Some of the brands did follow through with their professed charity. For example: Her Team advertises donations to “a wide variety of organizations” and says that “a portion of every sales [sic]” helps women; Marie Claire was able to confirm two donations to one group, the gender-equality nonprofit Global Fund for Women, though a spokesperson shared that Her Team’s usage of its logo on social media is in violation of its policy. One animal shelter provided statements proving donations from Made by Meow; it’s unclear what percentage of the company’s profits that accounts for. We did verify donations by the Buddy Bandana to shelters; the biggest it touts is $14,000 to the Animal Hope and Wellness Foundation. AHWF confirms it has received donations, but it has faced its own scrutiny. A representative from Black Lives Matter Global Network Foundation can confirm one donation of $1,076 from Made With Melanin, dated after Renee posted her video.

Made With Melanin.

A screenshot of Blair’s DMs with Made With Melanin.

(Image credit: Courtesy)

Marie Claire reached out to all of the companies multiple times to inquire about ownership, donations, and more. We heard back from only three. None addressed all of our questions, and all stopped responding. The Buddy Bandana denied any connection to the other brands. Her Team also refutes any affiliations—yet it shares a merchant recipient with Tht Sounds Gay and a similar former Instagram name with Made With Melanin (Boss Babes Co). A woman named “Stacey” from Made With Melanin told us the brand shut down because of “harassment and misinformation from reporters, journalists, and others on the Internet.” The Backed by Nature and Friendly Cup websites shut down days after we reached out. The websites for Tht Sounds Gay, Her Team, the Buddy Bandana, and Made by Meow soon followed. At press time, the reason was unknown. It’s also not known if the shutdowns are permanent or if any of the brands will emerge with new names or Instagram handles.

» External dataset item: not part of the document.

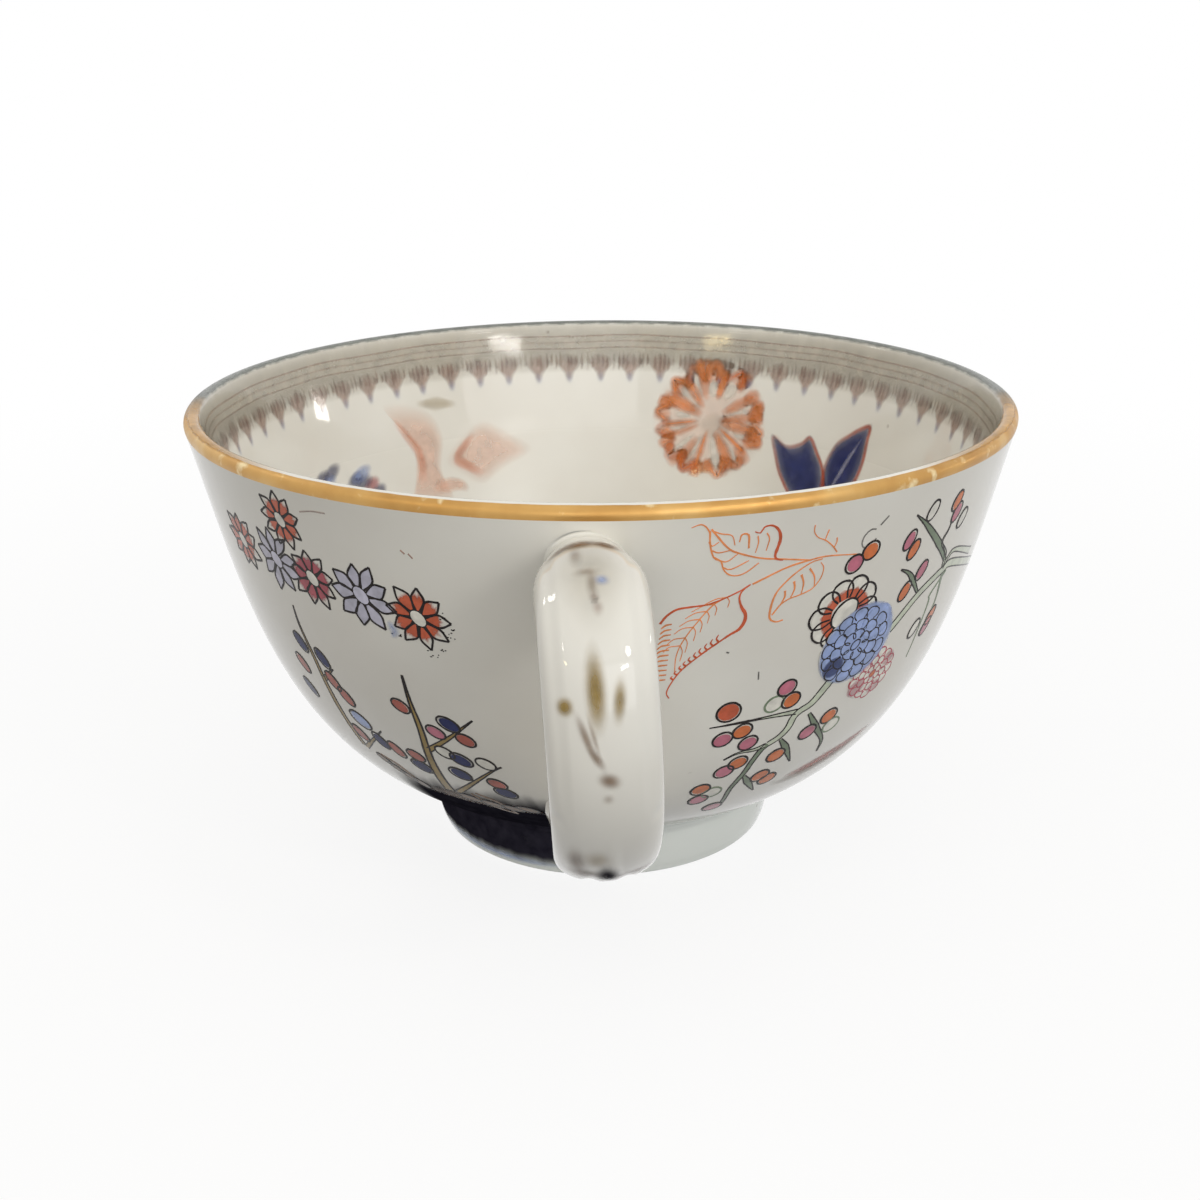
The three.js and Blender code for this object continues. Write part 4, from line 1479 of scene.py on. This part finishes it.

Bots were answering Renee’s messages, but someone had to be behind this social-justice cottage industry. In sleuthing through the companies’ domain names and addresses, Renee connected some of the dots back to two 20-something men in New England. Our reporting found that the first man’s marketing agency shares a PO Box with Backed by Nature, and the address on his LLC filing matches the merchant payment address for Education Inspiration. He did not reply to numerous requests for comment. The second man owns the trademark for the Buddy Bandana via his LLC, and payment to the brand matches the address on his LLC; Marie Claire reached out for comment, and he affirmed involvement with the Buddy Bandana and maintained the company is aboveboard and is not connected to the others. The merchant address for Her Team and Tht Sounds Gay is associated with a third man—who appears to be friends with the second, per social media. Notwithstanding the web of overlapping contact information, the existence, nature, and extent of the relationship between or among the brands and these three men is unclear.

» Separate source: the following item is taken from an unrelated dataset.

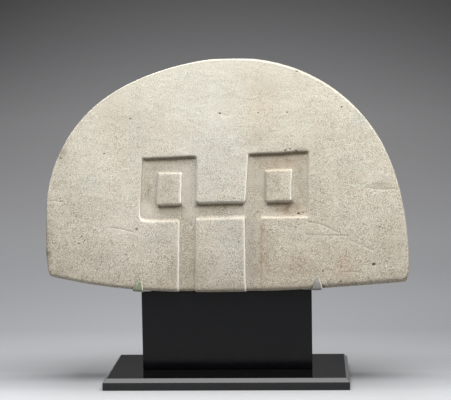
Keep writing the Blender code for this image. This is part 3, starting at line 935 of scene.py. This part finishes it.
# %% Bend the clips
CLIP_THICKNESS = 1.8 * MM
SEAT_GAP = 0.4 * MM
block_low, block_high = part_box("support_block")
BLOCK_X, BLOCK_HALF = (block_low.x + block_high.x) / 2, (block_high.x - block_low.x) / 2


def clip_path(reach, bend=3 * MM, shoulder=23 * MM, flare=4 * MM, steps=10):
    """The strip's inner line from its front tip, under the slab, to its back tip.

    Each point has its Y, its height over the slab's underside, and from 0 to 1 how far the strip
    has tapered to its point and how far it is the tongue that is let into the block."""
    face = (slab_high.y - slab_low.y) / 2 + SEAT_GAP
    front = []
    for step in range(steps + 1):
        height = reach + (bend - SEAT_GAP - reach) * step / steps
        front.append((-face, height, max(0, (height - bend) / (reach - bend)), 0))
    for step in range(1, steps + 1):
        angle = math.radians(90) * step / steps
        y, height = -face + bend * (1 - math.cos(angle)), bend * (1 - math.sin(angle)) - SEAT_GAP
        front.append((y, height, 0, 0))
    front.append((-shoulder - flare, -SEAT_GAP, 0, 0))
    front.append((-shoulder, -SEAT_GAP, 0, 1))
    return front + [(-y, height, taper, tongue) for y, height, taper, tongue in reversed(front)]


def give_thickness(strip, offset):
    """Turns a bent sheet into a strip of metal with softened edges."""
    shell = strip.modifiers.new("strip thickness", "SOLIDIFY")
    shell.thickness, shell.offset, shell.use_even_offset = CLIP_THICKNESS, offset, True
    softened = strip.modifiers.new("softened edges", "BEVEL")
    softened.width, softened.segments, softened.limit_method = 0.35 * MM, 2, "ANGLE"
    softened.angle_limit = math.radians(50)


def bend_clip(name, way, start, width, tip, reach,
              tip_width=3.6 * MM, tongue_width=14 * MM, columns=8):
    """A clip at the block's end: way is -1 for the left one and 1 for the right one."""
    path, start_out = clip_path(reach), BLOCK_HALF + start
    points, faces, rubbed, shaded = [], [], [], []
    for y, height, taper, tongue in path:
        near = start_out + taper * (tip - tip_width / 2) - tongue * (start + tongue_width)
        far = start_out + width + taper * (tip + tip_width / 2 - width)
        for column in range(columns + 1):
            x = BLOCK_X + way * (near + (far - near) * column / columns)
            points.append((x, y, float(underside(x)) + height))
            share = column / columns
            # A painted highlight along the strip's right edge, and painted shade where it turns under
            # the slab
            rubbed.append(ease(np.array(share if way > 0 else 1 - share), 0.86, 1.0))
            shaded.append(1 - ease(np.array(taper), 0.1, 0.5))
    for row in range(len(path) - 1):
        for column in range(columns):
            a = row * (columns + 1) + column
            faces.append((a, a + 1, a + columns + 2, a + columns + 1))
    mesh = bpy.data.meshes.new(name)
    mesh.from_pydata(points, [], faces)
    strip = bpy.data.objects.new(name, mesh)
    bpy.context.collection.objects.link(strip)
    for tone, values in (("rubbed", rubbed), ("shaded", shaded)):
        mask = mesh.attributes.new(tone, "FLOAT", "POINT")
        mask.data.foreach_set("value", np.array(values, np.float32))
    # The sheet is the strip's inner side, so its thickness goes away from the slab
    give_thickness(strip, -1 if any(face.normal.z > 0.5 for face in mesh.polygons) else 1)
    mesh.shade_smooth()
    return strip


left_clip = bend_clip(
    "left_clip", -1, start=-3.6 * MM, width=14.4 * MM, tip=4.6 * MM, reach=17 * MM)
right_clip = bend_clip(
    "right_clip", 1, start=1.4 * MM, width=13.2 * MM, tip=6.9 * MM, reach=15.2 * MM)
for strip, node in ((left_clip, "clip_left"), (right_clip, "clip_right")):
    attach(strip, "root")
    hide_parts(node)
print("clips:", left_clip.name, right_clip.name)

# %% [markdown]
# The clips' paint was brushed on by hand to match the stone, so it is matt and slightly patchy,
# and each clip has its own mix: one greener, one greyer. Painted shade darkens it where the strip
# turns under the slab, and a painted highlight runs along its right edge. Both of those are masks
# that the strip carries.

# %% Paint the clips
def paint(name, light, dark):
    """Brushed matt paint on metal, rubbed through to a paler tone in small patches."""
    material, tree, shader = new_material(name)
    place = add_node(tree, "ShaderNodeTexCoord", {}, {}).outputs["Object"]
    # Brush marks are about 2.4 mm across
    brush = add_node(tree, "ShaderNodeTexNoise", {}, {
        "Vector": place, "Scale": 420.0, "Detail": 3.0}).outputs["Fac"]
    cover = add_node(tree, "ShaderNodeMapRange", {}, {
        "Value": brush, "From Min": 0.4, "From Max": 0.62}).outputs[0]
    colour = add_node(tree, "ShaderNodeMix", {"data_type": "RGBA"}, {
        0: cover, 6: linear(dark), 7: linear(light)}).outputs[2]
    # Painted shade where the strip turns under the slab, and a painted highlight along its right edge
    for mask, tint, most in (("shaded", dark, 0.8), ("rubbed", "#D4D4C9", 0.9)):
        reached = add_node(tree, "ShaderNodeAttribute", {"attribute_name": mask}, {}).outputs["Fac"]
        cover = add_node(tree, "ShaderNodeMath", {"operation": "MULTIPLY"}, {
            0: reached, 1: most}).outputs[0]
        colour = add_node(tree, "ShaderNodeMix", {"data_type": "RGBA"}, {
            0: cover, 6: colour, 7: linear(tint)}).outputs[2]
    tree.links.new(colour, shader.inputs["Base Color"])
    shader.inputs["Roughness"].default_value = 0.5
    bump = add_node(tree, "ShaderNodeBump", {}, {
        "Height": brush, "Strength": 0.3, "Distance": 0.4 * MM})
    tree.links.new(bump.outputs[0], shader.inputs["Normal"])
    return material


left_clip.data.materials.append(paint("clip_paint_green_grey", "#A9AC99", "#74785F"))
right_clip.data.materials.append(paint("clip_paint_grey", "#9B9A92", "#777670"))
print("painted:", left_clip.active_material.name, right_clip.active_material.name)

# %% [markdown]
# The table and the backdrop are one sheet of paper that curves up behind the object, so that no
# line shows between them. It is pale in front and falls into shade towards the top, as paper does
# when the light is kept off it. The shade is part of the paper's colour, by its place in the room.

# %% Hang the paper sweep
SWEEP_WIDE, SWEEP_FRONT, SWEEP_BACK, SWEEP_CURVE, SWEEP_TOP = 5.0, -4.0, 2.4, 1.2, 4.5
CURVE_STEPS = 24
profile = [(SWEEP_FRONT, 0.0), (-1.5, 0.0), (0.0, 0.0), (1.2, 0.0)]
for step in range(CURVE_STEPS + 1):
    angle = math.radians(90) * step / CURVE_STEPS
    y, z = SWEEP_BACK + SWEEP_CURVE * math.sin(angle), SWEEP_CURVE * (1 - math.cos(angle))
    profile.append((y, z))
profile.append((SWEEP_BACK + SWEEP_CURVE, SWEEP_TOP))
points = [(x, y, z) for y, z in profile for x in (-SWEEP_WIDE, SWEEP_WIDE)]
faces = [(2 * i, 2 * i + 1, 2 * i + 3, 2 * i + 2) for i in range(len(profile) - 1)]
sweep_mesh = bpy.data.meshes.new("paper_sweep")
sweep_mesh.from_pydata(points, [], faces)
sweep_mesh.shade_smooth()
sweep = bpy.data.objects.new("paper_sweep", sweep_mesh)
bpy.context.collection.objects.link(sweep)
print("sweep:", len(faces), "faces")

# %% Shade the paper
# Each shade is written with how far back along the sheet it lies, in metres
SWEEP_SHADES = (
    (-0.50, "#ECEEF1"), (-0.13, "#ECEEF1"), (-0.09, "#E6E8EB"), (-0.06, "#D6D8DB"), (0.0, "#CACCCF"),
    (0.02, "#CED0D3"), (0.046, "#C2C4C7"), (0.10, "#BEC0C3"), (0.175, "#C1C2C5"), (0.25, "#BBBCC0"),
    (0.36, "#B2B3B7"), (0.66, "#B3B4B7"), (1.04, "#B8B9BC"), (1.53, "#C3C4C7"), (2.47, "#D1D1D4"),
    (2.95, "#C9C9CB"), (3.30, "#C3C3C5"), (3.58, "#B1B1B3"), (3.85, "#9A9A9C"), (4.10, "#828282"),
    (4.25, "#969696"), (4.50, "#969696"),
)
# How much darker the sheet gets in a metre to the right, at such places: the light of a grey
RIGHT_SHADES = (
    (-0.50, "#949494"), (0.05, "#949494"), (0.12, "#B0B0B0"), (0.24, "#BCBCBC"),
    (0.34, "#B8B8B8"), (0.66, "#989898"), (1.04, "#909090"), (1.60, "#606060"),
    (2.40, "#000000"), (4.50, "#000000"),
)
NEAREST, FARTHEST = -0.5, 4.5
paper, tree, shader = new_material("matt_paper")
place = add_node(tree, "ShaderNodeTexCoord", {}, {}).outputs["Object"]
apart = add_node(tree, "ShaderNodeSeparateXYZ", {}, {0: place})
away = add_node(tree, "ShaderNodeMath", {"operation": "ADD"}, {
    0: apart.outputs["Y"], 1: apart.outputs["Z"]}).outputs[0]
along = add_node(tree, "ShaderNodeMapRange", {}, {
    "Value": away, "From Min": NEAREST, "From Max": FARTHEST}).outputs[0]
ramps = []
for shades in (SWEEP_SHADES, RIGHT_SHADES):
    stops = [((metres - NEAREST) / (FARTHEST - NEAREST), colour) for metres, colour in shades]
    ramps.append(add_node(tree, "ShaderNodeValToRGB", {"stops": stops}, {"Fac": along}).outputs[0])
shade, right_shade = ramps
# High up, the pool of light on the paper fades to both sides
beside = add_node(tree, "ShaderNodeMath", {"operation": "ADD"}, {
    0: apart.outputs["X"], 1: 0.15}).outputs[0]
squared = add_node(tree, "ShaderNodeMath", {"operation": "MULTIPLY"}, {
    0: beside, 1: beside}).outputs[0]
high = add_node(tree, "ShaderNodeMapRange", {}, {
    "Value": away, "From Min": 2.6, "From Max": 4.1, "To Max": 0.45}).outputs[0]
to_sides = add_node(tree, "ShaderNodeMath", {"operation": "MULTIPLY"}, {
    0: squared, 1: high}).outputs[0]
fade = add_node(tree, "ShaderNodeMath", {"operation": "MULTIPLY_ADD", "use_clamp": True}, {
    0: beside, 1: right_shade, 2: to_sides}).outputs[0]
faded = add_node(tree, "ShaderNodeMix", {"data_type": "RGBA"}, {
    0: fade, 6: shade, 7: linear("#101010")})
tree.links.new(faded.outputs[2], shader.inputs["Base Color"])
shader.inputs["Roughness"].default_value = 0.9
shader.inputs["Specular IOR Level"].default_value = 0.1
sweep_mesh.materials.append(paper)
print("paper nodes:", len(tree.nodes))

# %% [markdown]
# A wide strip of light hangs in front of the slab and above it. It grazes the face, so that the
# ledges throw their dark bands, and it is close, so that the light falls off down the stone. A
# weak fill from the front right opens the shadows, and a softbox overhead draws the bright line
# on the rim and on the plate's bevel. One more fill is behind, and one lamp is aimed at the pool
# on the backdrop. The strip and both fills are kept off the paper, as a studio does with flags.

# %% Place the lights
def softbox(name, spot, aim, wide, high, watts):
    """A rectangular lamp at a spot, turned to its aim."""
    light = bpy.data.lights.new(name, "AREA")
    light.shape, light.size, light.size_y, light.energy = "RECTANGLE", wide, high, watts
    box = bpy.data.objects.new(name, light)
    towards = (Vector(aim) - Vector(spot)).to_track_quat("-Z", "Y").to_matrix().to_4x4()
    box.matrix_world = Matrix.Translation(spot) @ towards
    bpy.context.collection.objects.link(box)
    return box


key = softbox("key_strip", (0.12, -0.85, 1.40), (0, -0.035, 0.28), 1.6, 0.33, 30.2)
fill = softbox("right_fill", (1.0, -1.2, 0.35), (0, 0, 0.25), 0.6, 0.5, 3)
softbox("overhead_softbox", (0.22, -0.15, 1.62), (0.22, -0.15, 0.0), 1.6, 1.0, 30.5)
back_fill = softbox("back_fill", (-1.7, 1.9, 1.1), (0, 0, 0.25), 0.8, 0.8, 14)
back_fill.visible_camera = False
softbox("backdrop_wash", (-0.42, 1.8, 2.4), (-0.17, 2.5, 0.0), 1.8, 1.4, 22)
off_the_paper = bpy.data.collections.new("kept_dark_by_the_flag")
off_the_paper.objects.link(sweep)
off_the_paper.collection_objects[0].light_linking.link_state = "EXCLUDE"
for light in (key, fill, back_fill):
    light.light_linking.receiver_collection = off_the_paper
world = bpy.data.worlds.new("room")
world.use_nodes = True
world.node_tree.nodes["Background"].inputs["Color"].default_value = linear("#FFFFFF")
world.node_tree.nodes["Background"].inputs["Strength"].default_value = 0.04
bpy.context.scene.world = world
bpy.context.scene.view_settings.view_transform = "Standard"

Socially conscious ambassadors are literally buying into companies that they think support worthy causes. In many cases, brands are tokenizing—and monetizing—minorities or Good Samaritans. Blair might have gotten a few new followers if Made With Melanin had reposted her pics, but it wasn’t offering a paid role; worse, it could have jeopardized her social capital. When influencers endorse a company, it validates that brand to their followers. While victims might not be stuck with thousands of dollars’ worth of leggings, they are still a mouthpiece for a fishy brand. It’s a pyramid scheme of promotion.

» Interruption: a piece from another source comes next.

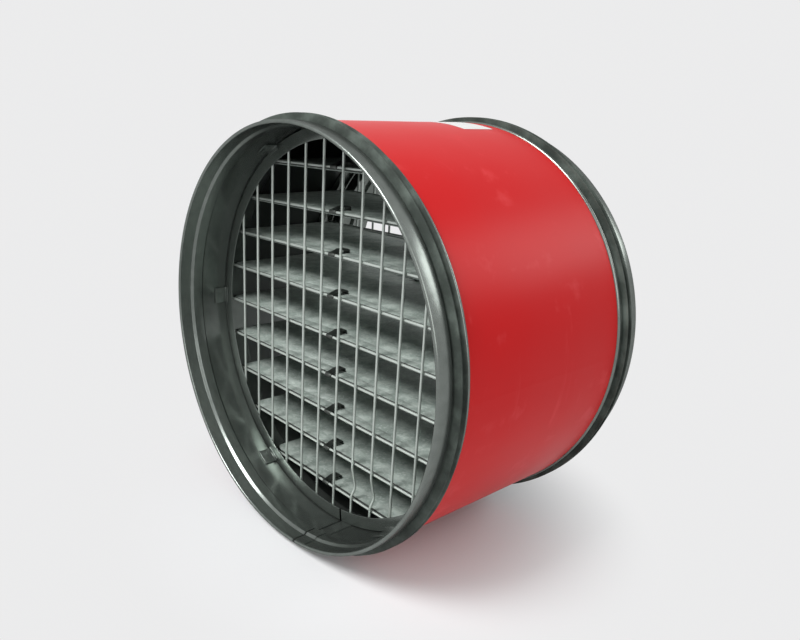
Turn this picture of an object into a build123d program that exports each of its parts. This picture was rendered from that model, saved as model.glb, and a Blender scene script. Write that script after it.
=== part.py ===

But these sketchy brands can be difficult to take down; accounts change their handles and URLs in minutes, evading detection. At the time of writing, Made With Melanin had changed its website name to Black Magic Co and its Instagram handle to @OfficialBlackMagicCo. Katherine Hutt, a national spokesperson for the BBB, shares that a lot of brands “mask their identity.” Last fall, the BBB issued a “scam alert” about phony companies recruiting brand ambassadors on Instagram after it received more than 100 complaints. More users were likely misled: Many of the items sold are inexpensive, with fees too trivial (around $30) for most people—including law enforcement—to do anything about it.

multi level marketing

(Image credit: Laura Callaghan)

As for the platforms hosting the fly-by-night sellers and their sales transactions? Instagram pointed us to tools that enable users to report suspicious accounts and its “About This Account” feature, which shows if a brand’s handle has changed. But it’s available only for accounts with a certain (undisclosed) number of followers. In a statement to Marie Claire, a Shopify spokesperson said, “We have multiple teams who handle potential violations of Shopify’s Acceptable Use Policy.” It forbids “deceptive commercial practices,” which could include claiming some proceeds are donated. The platforms can adopt stringent use policies, but ultimately they’re playing a game of Internet whack-a-mole. Outside of lodging complaints, users are left with two simple but strong tools: intuition and Google. “It’s crazy how often it happens,” says influencer Jermany Coney, 28. “If something seems off or too good to be true, it probably is.” Practice due diligence when shopping brands that “give back.” If you’re approached as an ambassador, check if the company works with an agency, like Coney does. It’s a matter of recommending only brands you trust—which is a solid influencer strategy anyway. And if it talks like a bot and answers questions like a bot (instantaneously but nonsensically), it’s probably a bot.

For now, Renee’s crusade against the brands continues. “I don’t want anyone else to have their money spent in a way that they did not intend to,” she says. “If someone still wants to support [these brands] after knowing who they are, then do it,” she says. Blair, for one, has changed the way she approaches brand-ambassador partnerships. We can’t say the same for the company that catfished her. In January, Official Black Magic Co (ahem, Made With Melanin) reached out. “Hey, I am from Black Magic, Happy New Year!” the DM read. “We are looking for brand ambassadors who support BLM. Please send us a message.” And then, like it’s done before, Black Magic disappeared.

This story appears in the April 2021 issue of Marie Claire. In the days between going to press and digital publication, several of the companies listed here changed their names and/or URLs.